* Problem details *
Below are the entries; count the lines in them that contain the word "parts" and give only the number.

* Supplied records *
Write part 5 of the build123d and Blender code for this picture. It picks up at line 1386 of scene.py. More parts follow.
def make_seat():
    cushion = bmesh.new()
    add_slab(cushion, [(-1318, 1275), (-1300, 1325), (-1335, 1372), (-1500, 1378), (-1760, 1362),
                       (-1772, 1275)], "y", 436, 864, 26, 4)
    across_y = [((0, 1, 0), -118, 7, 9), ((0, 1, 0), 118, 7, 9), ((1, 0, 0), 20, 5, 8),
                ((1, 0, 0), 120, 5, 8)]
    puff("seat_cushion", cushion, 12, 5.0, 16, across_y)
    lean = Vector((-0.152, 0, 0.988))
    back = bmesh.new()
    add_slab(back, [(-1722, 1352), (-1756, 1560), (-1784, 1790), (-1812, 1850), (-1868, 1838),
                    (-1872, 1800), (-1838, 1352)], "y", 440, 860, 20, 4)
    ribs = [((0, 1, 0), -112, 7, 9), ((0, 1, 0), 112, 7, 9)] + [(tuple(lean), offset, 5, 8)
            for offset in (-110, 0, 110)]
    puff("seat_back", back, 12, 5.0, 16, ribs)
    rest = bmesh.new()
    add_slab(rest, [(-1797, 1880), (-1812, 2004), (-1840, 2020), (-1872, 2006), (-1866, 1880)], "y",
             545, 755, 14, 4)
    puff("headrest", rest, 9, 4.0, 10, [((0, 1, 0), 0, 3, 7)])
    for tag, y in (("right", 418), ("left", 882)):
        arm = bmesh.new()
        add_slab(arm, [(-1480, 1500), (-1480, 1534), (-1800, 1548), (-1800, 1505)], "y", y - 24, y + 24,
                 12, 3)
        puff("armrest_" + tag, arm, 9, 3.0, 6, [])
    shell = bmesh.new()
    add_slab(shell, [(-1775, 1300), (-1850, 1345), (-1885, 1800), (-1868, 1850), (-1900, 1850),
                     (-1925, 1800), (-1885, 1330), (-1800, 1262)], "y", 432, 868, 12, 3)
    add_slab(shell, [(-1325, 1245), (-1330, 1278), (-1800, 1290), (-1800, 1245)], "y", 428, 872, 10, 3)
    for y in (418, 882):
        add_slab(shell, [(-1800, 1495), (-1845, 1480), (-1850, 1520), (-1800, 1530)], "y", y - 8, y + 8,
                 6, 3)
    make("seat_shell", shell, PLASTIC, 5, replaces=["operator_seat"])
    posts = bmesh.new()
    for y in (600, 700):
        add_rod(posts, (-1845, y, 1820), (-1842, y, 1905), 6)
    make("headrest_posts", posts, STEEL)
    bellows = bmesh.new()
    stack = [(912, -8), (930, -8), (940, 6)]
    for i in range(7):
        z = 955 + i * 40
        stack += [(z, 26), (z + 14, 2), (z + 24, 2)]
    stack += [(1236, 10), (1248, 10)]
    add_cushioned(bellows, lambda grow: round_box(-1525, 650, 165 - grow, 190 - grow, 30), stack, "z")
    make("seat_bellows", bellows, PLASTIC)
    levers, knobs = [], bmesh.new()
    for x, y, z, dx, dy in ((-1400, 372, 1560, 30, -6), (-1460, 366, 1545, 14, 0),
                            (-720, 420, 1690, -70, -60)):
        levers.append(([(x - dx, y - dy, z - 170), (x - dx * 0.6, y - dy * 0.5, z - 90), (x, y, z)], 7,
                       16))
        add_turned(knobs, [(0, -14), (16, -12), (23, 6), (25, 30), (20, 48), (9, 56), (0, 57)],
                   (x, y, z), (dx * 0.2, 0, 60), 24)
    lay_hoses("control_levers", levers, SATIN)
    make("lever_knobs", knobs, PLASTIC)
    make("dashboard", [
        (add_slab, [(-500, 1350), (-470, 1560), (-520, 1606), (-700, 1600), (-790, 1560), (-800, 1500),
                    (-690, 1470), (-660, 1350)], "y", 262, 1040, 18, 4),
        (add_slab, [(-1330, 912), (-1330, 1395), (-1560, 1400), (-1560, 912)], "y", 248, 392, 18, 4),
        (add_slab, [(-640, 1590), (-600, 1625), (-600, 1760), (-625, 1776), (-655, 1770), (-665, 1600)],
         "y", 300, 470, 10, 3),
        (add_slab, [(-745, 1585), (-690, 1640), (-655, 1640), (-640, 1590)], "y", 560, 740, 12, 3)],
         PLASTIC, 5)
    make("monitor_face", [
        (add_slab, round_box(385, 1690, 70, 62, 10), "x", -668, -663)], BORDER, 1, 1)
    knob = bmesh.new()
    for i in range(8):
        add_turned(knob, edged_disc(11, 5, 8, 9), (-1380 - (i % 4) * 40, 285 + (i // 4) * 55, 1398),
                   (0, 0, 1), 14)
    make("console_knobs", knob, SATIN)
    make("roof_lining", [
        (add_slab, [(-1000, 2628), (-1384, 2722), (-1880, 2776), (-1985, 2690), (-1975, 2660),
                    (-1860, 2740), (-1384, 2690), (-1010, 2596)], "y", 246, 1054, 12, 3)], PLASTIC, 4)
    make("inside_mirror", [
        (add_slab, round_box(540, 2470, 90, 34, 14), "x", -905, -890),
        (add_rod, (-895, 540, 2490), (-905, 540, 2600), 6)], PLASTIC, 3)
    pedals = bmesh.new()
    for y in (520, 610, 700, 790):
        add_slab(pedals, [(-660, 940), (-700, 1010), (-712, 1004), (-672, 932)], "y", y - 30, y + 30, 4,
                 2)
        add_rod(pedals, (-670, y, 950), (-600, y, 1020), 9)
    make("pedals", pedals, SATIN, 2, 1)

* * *

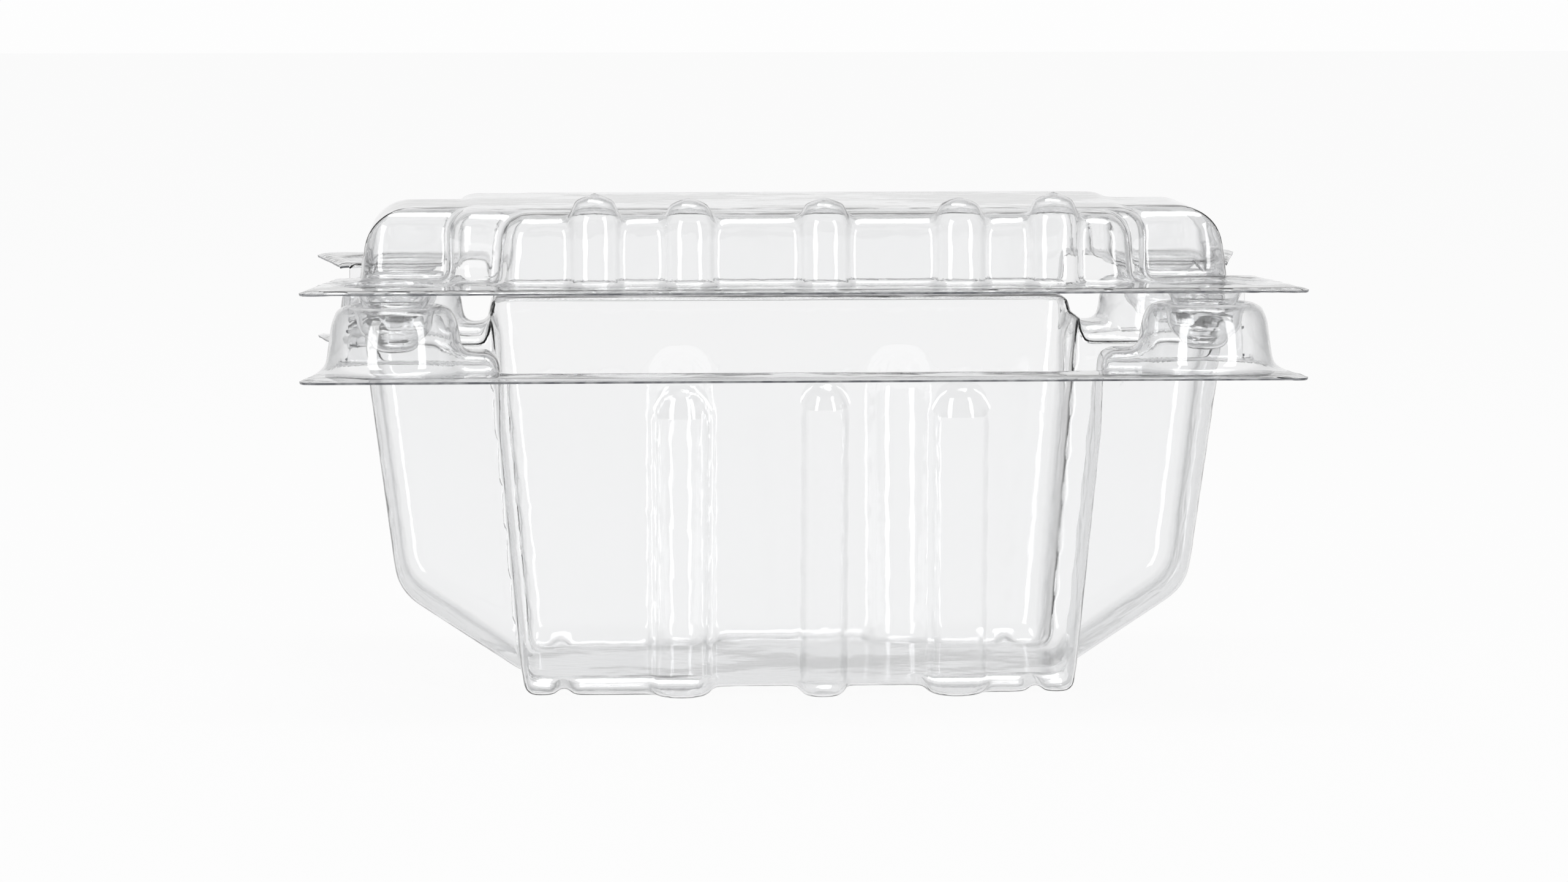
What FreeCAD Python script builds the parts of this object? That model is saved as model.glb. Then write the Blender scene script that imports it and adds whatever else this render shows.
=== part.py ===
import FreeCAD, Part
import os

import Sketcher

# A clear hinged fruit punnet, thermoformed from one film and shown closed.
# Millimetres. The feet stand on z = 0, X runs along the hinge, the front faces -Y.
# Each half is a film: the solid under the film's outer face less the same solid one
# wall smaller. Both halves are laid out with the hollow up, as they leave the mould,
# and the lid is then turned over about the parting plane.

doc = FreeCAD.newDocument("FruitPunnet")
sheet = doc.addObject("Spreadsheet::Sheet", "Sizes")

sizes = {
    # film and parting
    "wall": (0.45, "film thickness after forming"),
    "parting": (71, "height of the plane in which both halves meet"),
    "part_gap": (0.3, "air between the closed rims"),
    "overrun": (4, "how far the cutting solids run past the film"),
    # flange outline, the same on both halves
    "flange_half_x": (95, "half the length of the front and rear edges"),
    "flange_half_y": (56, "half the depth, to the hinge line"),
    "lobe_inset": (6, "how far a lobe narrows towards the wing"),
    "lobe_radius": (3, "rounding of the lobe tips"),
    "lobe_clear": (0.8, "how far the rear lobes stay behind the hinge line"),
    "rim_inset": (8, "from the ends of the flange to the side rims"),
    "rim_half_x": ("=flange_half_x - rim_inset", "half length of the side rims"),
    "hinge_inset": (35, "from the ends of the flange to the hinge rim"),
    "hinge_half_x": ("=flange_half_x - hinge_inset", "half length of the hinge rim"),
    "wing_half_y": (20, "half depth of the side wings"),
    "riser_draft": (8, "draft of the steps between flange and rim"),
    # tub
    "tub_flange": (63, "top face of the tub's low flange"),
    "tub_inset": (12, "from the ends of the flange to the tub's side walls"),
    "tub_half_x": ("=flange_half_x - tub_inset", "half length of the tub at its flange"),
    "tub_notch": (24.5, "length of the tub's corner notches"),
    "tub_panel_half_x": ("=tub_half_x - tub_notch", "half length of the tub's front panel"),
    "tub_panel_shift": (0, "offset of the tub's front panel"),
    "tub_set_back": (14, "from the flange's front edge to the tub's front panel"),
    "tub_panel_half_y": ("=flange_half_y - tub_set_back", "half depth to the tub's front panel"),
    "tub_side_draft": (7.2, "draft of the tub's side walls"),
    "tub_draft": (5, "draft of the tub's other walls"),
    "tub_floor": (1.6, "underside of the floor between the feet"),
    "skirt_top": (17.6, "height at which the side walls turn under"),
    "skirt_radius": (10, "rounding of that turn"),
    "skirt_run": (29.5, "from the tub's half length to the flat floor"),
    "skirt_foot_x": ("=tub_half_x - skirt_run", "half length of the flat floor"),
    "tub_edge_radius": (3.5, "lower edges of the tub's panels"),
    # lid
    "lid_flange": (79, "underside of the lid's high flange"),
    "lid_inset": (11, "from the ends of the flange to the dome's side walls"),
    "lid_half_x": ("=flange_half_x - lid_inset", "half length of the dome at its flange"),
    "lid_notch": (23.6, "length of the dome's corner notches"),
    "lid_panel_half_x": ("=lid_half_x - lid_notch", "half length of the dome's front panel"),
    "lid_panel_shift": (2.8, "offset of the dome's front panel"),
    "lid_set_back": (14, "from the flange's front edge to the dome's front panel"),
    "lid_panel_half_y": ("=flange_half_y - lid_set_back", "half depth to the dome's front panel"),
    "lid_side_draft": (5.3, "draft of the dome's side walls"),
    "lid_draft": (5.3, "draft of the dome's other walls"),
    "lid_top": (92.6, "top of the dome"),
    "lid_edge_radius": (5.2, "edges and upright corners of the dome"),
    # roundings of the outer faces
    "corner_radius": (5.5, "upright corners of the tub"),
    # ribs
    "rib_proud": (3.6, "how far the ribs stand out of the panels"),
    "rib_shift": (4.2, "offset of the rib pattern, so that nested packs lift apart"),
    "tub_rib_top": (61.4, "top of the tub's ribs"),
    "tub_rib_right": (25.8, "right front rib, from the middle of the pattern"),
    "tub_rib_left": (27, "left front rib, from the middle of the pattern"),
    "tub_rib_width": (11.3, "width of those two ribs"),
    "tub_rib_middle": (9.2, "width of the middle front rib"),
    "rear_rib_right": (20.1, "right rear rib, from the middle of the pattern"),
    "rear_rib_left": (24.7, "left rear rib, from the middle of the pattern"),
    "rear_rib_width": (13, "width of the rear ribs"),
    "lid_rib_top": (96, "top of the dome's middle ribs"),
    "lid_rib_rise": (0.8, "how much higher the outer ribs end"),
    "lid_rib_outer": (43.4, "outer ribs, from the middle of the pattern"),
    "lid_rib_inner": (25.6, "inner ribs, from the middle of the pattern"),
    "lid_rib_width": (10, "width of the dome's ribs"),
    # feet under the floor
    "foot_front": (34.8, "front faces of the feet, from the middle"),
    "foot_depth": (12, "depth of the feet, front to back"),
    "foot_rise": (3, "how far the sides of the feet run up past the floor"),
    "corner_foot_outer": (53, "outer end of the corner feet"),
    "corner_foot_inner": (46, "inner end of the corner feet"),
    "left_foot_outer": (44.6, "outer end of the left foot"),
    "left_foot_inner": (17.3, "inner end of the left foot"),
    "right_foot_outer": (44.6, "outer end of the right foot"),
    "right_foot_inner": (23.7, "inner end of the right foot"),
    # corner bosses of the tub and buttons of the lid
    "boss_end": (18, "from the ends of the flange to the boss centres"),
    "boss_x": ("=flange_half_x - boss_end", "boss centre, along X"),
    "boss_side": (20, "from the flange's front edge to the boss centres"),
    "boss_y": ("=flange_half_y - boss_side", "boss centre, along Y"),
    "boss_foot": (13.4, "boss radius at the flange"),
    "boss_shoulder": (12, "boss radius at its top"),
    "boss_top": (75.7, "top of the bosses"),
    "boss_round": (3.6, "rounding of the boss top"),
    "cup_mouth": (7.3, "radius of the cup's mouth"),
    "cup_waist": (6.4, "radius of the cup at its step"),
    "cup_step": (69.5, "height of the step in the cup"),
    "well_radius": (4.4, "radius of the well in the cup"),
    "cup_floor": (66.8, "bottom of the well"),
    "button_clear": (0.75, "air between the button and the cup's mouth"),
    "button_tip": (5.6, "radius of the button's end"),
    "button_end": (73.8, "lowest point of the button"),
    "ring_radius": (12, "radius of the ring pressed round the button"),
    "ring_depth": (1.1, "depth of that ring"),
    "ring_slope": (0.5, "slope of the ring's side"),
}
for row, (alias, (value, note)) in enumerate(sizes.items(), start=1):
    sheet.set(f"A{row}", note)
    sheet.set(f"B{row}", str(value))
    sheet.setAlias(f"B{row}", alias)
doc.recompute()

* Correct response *
2